We alight on an magical journey with North London’s IDER as they present us with a gorgeous new R&B and electropop single named King Ruby. The pair have melted me many times over with their ambient alt pop in the past, oft reminding me of WET, Daughter, and/or Oh Wonder. King Ruby sees them go in an Eastern experimental direction wholly charming and perhaps more Lorde like in its electro glitchy moments. The finespun beauty glistens and chimes, trills and glides like an other worldly being.

June 2, 2016

IDER returns with another breathtaking single, their second song to date, Pulse.
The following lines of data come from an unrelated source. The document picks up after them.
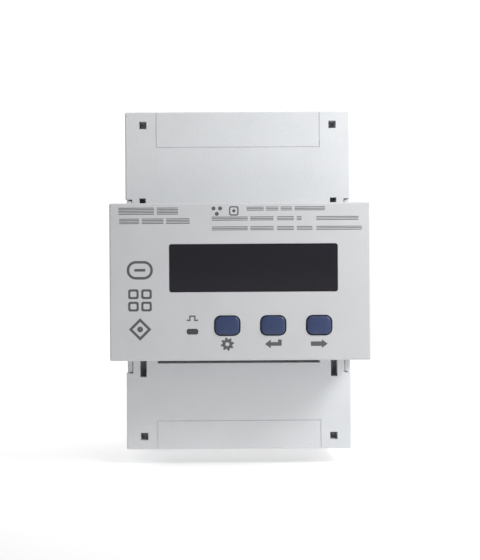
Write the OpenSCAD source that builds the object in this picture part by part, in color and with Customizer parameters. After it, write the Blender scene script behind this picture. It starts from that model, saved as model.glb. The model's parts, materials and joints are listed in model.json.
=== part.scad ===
// Three-phase smart electric meter that clips on a 35 mm mounting rail.
// +X is right, +Z is up and the rail is on the +Y side. The origin is the middle of the
// rail seat. Depths are written as f, the distance in front of that seat, so y is -f.

/* [Enclosure] */
// Width of the nose, which holds the display
nose_w = 72; // [71:0.5:74]
// Height of the nose
nose_h = 43.5; // [43.3:0.1:43.6]
// Corner radius of the nose
nose_r = 0.5; // [0.4:0.1:1.2]
// Width of the housing behind the nose
body_w = 66.1; // [65.9:0.1:66.6]
// Overall height
body_h = 100; // [99:0.5:102]
// Corner radius of the housing and the covers
body_r = 0.6; // [0.5:0.1:1.5]
// Chamfer on the front and rear edges
edge_break = 0.4; // [0.2:0.1:0.4]
// Thickness of the side and end walls
wall = 1.8; // [1.6:0.1:1.8]

/* [Depths in front of the rail seat] */
// Reach of the base behind the rail seat
rear_reach = 6; // [5.8:0.1:6.5]
// Front edge of the base housing
split_f = 30; // [29.9:0.1:30]
// Front edge of the frame round the terminal bays
ring_f = 37.4; // [36.5:0.1:37.4]
// Rear of the wide nose
nose_root_f = 41.5; // [41:0.1:41.6]
// Front face of the nose
nose_f = 58.9; // [58.9:0.1:59.5]
// Thickness of the nose's front wall
front_wall = 2; // [1.6:0.1:2]

/* [Terminal covers] */
// Width of a cover
cover_w = 66.7; // [66.5:0.1:67]
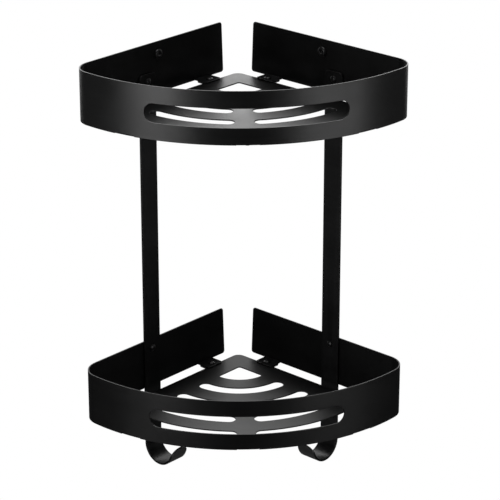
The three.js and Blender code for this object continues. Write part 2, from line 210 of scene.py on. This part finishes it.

The duo from London previously rendered me a melted puddle with their debut single Sorry. Well, here I am again, pooled on the floor, subliming into thin air, helplessly lost in their feathery ambient alt pop. They once again evoke the sleekness of Oh Wonder, the gossamer sensuality of WET, and the sweeping complexity of Daughter with Pulse. Time stands still, the world fades away, and IDER is all that exists, for a few sublime minutes. 

April 21, 2016

Through a foggy mist of dreamy reflection comes the ambient pop and alt R&B of new London based act IDER. The duo arrive with debut single Sorry, a hushed beauty with the sleekness of Oh Wonder, the feathery sensuality of WET, and the atmospheric spaciousness of Daughter. The exposed tenderness and intimate honesty of Sorry also evoke Soak. I’m wrapped up in the folds of IDER, and I don’t think it’s possible to extricate myself from its hold.